STORED RECORDS

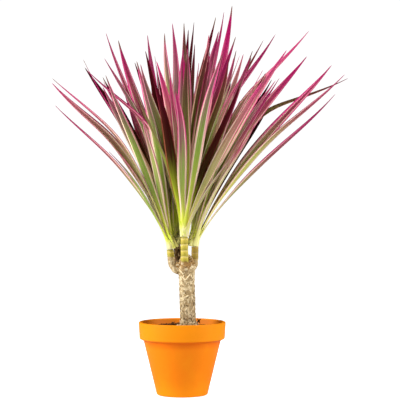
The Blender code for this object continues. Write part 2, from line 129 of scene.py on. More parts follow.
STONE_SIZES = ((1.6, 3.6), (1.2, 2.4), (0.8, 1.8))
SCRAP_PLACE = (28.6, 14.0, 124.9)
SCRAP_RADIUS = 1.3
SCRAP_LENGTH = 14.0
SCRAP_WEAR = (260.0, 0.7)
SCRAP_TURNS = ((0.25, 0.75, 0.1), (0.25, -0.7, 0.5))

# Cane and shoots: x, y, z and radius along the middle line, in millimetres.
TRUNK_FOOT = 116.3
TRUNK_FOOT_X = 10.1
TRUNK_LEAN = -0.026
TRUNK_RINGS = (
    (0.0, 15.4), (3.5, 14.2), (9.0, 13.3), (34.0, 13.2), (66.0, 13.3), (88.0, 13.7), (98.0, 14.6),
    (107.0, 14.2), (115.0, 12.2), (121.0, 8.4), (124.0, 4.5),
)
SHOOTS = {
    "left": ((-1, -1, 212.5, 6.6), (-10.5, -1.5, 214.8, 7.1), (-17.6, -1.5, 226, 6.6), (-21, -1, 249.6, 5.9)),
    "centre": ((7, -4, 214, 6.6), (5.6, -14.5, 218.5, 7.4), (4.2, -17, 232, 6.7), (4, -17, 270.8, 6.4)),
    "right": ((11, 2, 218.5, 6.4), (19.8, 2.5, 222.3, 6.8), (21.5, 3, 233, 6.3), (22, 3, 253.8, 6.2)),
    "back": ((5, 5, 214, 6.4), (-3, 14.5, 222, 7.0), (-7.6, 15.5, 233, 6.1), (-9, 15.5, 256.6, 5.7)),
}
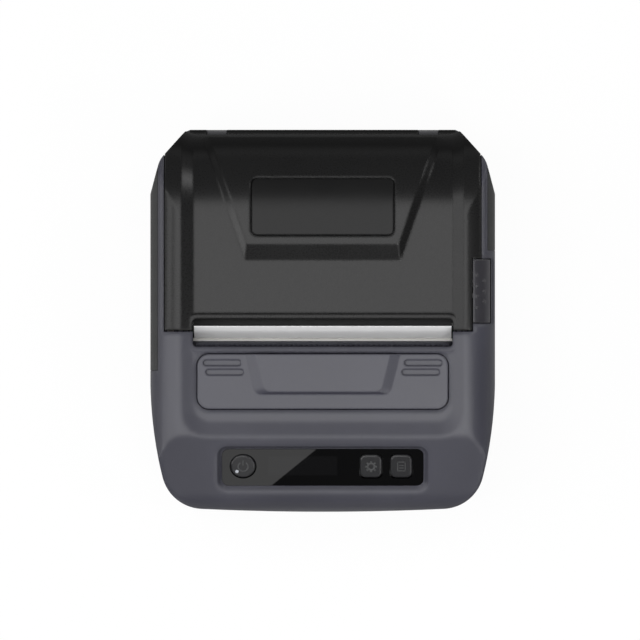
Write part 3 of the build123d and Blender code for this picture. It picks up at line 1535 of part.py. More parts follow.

PROBLEM TO WORK ON
Output only the lines from the top of the entries through the one holding "SCRAP_TURNS = ((0.25, 0.75, 0.1), (0.25, -0.7, 0.5))", copied exactly.

RESPONSE FOR THIS EXERCISE
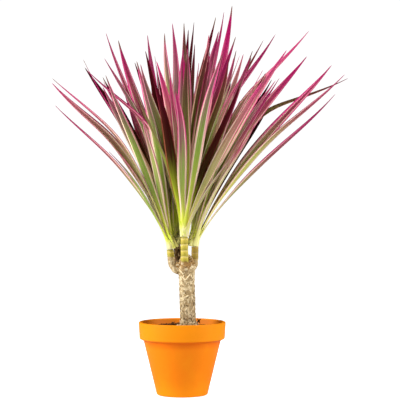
The Blender code for this object continues. Write part 2, from line 129 of scene.py on. More parts follow.
STONE_SIZES = ((1.6, 3.6), (1.2, 2.4), (0.8, 1.8))
SCRAP_PLACE = (28.6, 14.0, 124.9)
SCRAP_RADIUS = 1.3
SCRAP_LENGTH = 14.0
SCRAP_WEAR = (260.0, 0.7)
SCRAP_TURNS = ((0.25, 0.75, 0.1), (0.25, -0.7, 0.5))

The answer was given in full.